What a shame nobody seems to have noticed the article This Blog published on the real reasons for anti-immigrant sentiment, last Saturday (October 1).
Its point was that UK citizens resent foreign nationals who come to the UK to work, because they have been taught that the incomers will use up the scant social resources left to this country. The elephant in the room is the fact that those resources are being rationed by the Conservative Government – they call it “austerity” – in order to keep the money that would have funded it for themselves.
The by-product of this is that poor people – the Tories make no distinction between UK and foreign nationals who don’t have much money – fight among themselves for the scraps.
The latest policy, outlined by new Home Secretary Amber Rudd in her Tory conference speech, is intended to worsen relations between UK citizens and immigrants.
Look at the language used in the Times article. The plan is to “shame” bosses who employ immigrants instead of the British, and there are plans to “target” students from outside the EU as well.
The Tories seem to be deliberately failing to mention – in this and Jeremy Hunt’s recently-announced plan to increase training of NHS doctors by 25 per cent – that the UK currently needs immigration in order to function.
George Orwell had it right, no less than 70 years ago, in 1946:
We still have a serious labour shortage; the baby-boomers have all retired now, and the indigenous population of the UK is falling. That means the working population cannot support – with its taxes – those who have earned a comfortable retirement.
Nobody explains this to the public so we still, 70 years later, have people who believe foreign workers undercut their wages and that the UK is overpopulated and this causes unemployment. It is believed that this is the main reason a majority of UK voters said the country should leave the EU – concern about immigration, not the numbers themselves.
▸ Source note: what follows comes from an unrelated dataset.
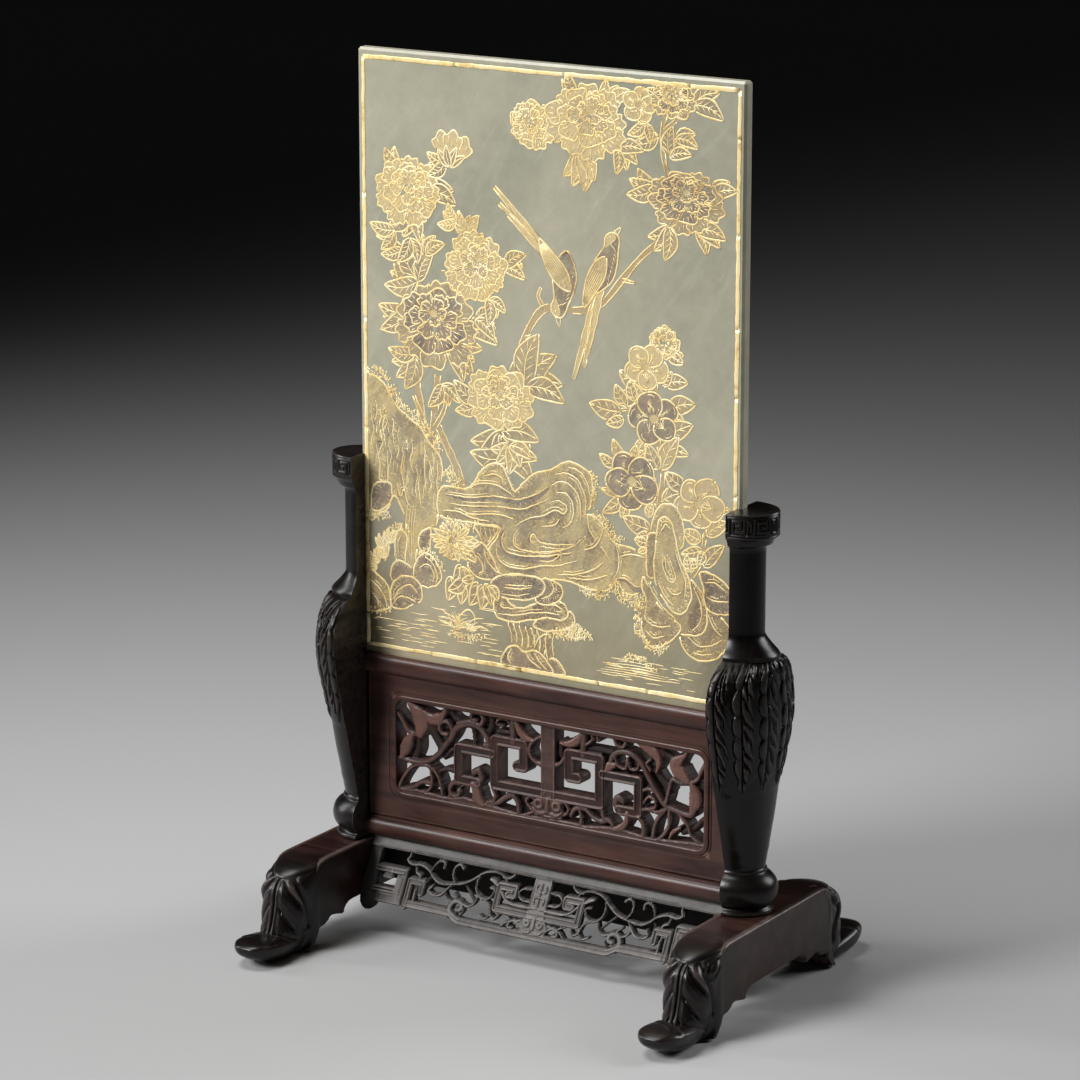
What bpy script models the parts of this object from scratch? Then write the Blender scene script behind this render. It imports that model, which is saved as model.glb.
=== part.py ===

Most Tories like it that way, which is why no effort is being made to raise the general level of political understanding as Orwell suggests; an educated working class is a threat to their dominance.
Unfortunately, it seems they are in tune with somebody in the Labour Party press office, who either didn’t see the memo that Jeremy Corbyn opposes restrictions on immigration – for precisely the reasons outlined above. Cutting the number of migrant workers would crash the UK economy.
Nevertheless the Labour press office sent out this infographic, attacking the Tories for failing to cut immigration:
It is symbolic of the wrong kind of thinking – that Labour must oppose everything the Tories do, in the most basic, binary way, when an intelligent response, suggesting plausible alternatives, would be much better.
With Labour going off-message – due to yet another sabotage attempt by an anti-Corbyn agent, perhaps? – opposition to the new policy has come from the businesses affected, leader Ms Rudd to protest, “Don’t call me a racist”; and from Anna Soubry, of all people.
Sadly, both responses play right into the hands of those who devised the policy. If businesses are calling Ms Rudd a racist, then they are drawing dividing lines; and Ms Soubry attacks what she called the “hypocrisy” of ordinary people who say they want their country back: “Some of these people are the ones who say: ‘I don’t like all that foreign muck, what are we having for tea tonight? Chicken tikka masala’ and then go off for an Italian, but then say: ‘We don’t want all these foreigners’.”
And there is a more sinister aspect to this.
In an atmosphere of xenophobia and distrust of both immigrant workers and those who employ them, any firm that admits it employs foreign nationals – even if the business depends on them for very specific reasons that mean their work cannot be done by homegrown talent – that firm becomes a target for abuse, racist or otherwise.
We are already seeing people with disabilities being asked to differentiate themselves from others – by wearing a badge on the London Underground, for example (how’s that scheme going, by the way?) – in a manner that has disturbing echoes of Germany in the 1930s.
One well-known member of the Twittersphere made this very point: “Coming soon, mandatory armbands and stars on coats.”
The foreigner, the sick and disabled… the other. UK government policy is now to single out anybody who isn’t “one of us” (for want of a better phrase) and then vilify them, ostracise them, drive them out (and possibly to their deaths in the case of the sick and disabled).
All this on the 80th anniversary of the Battle of Cable Street, when good people stood up against the British Union of Fascists – who held the same beliefs.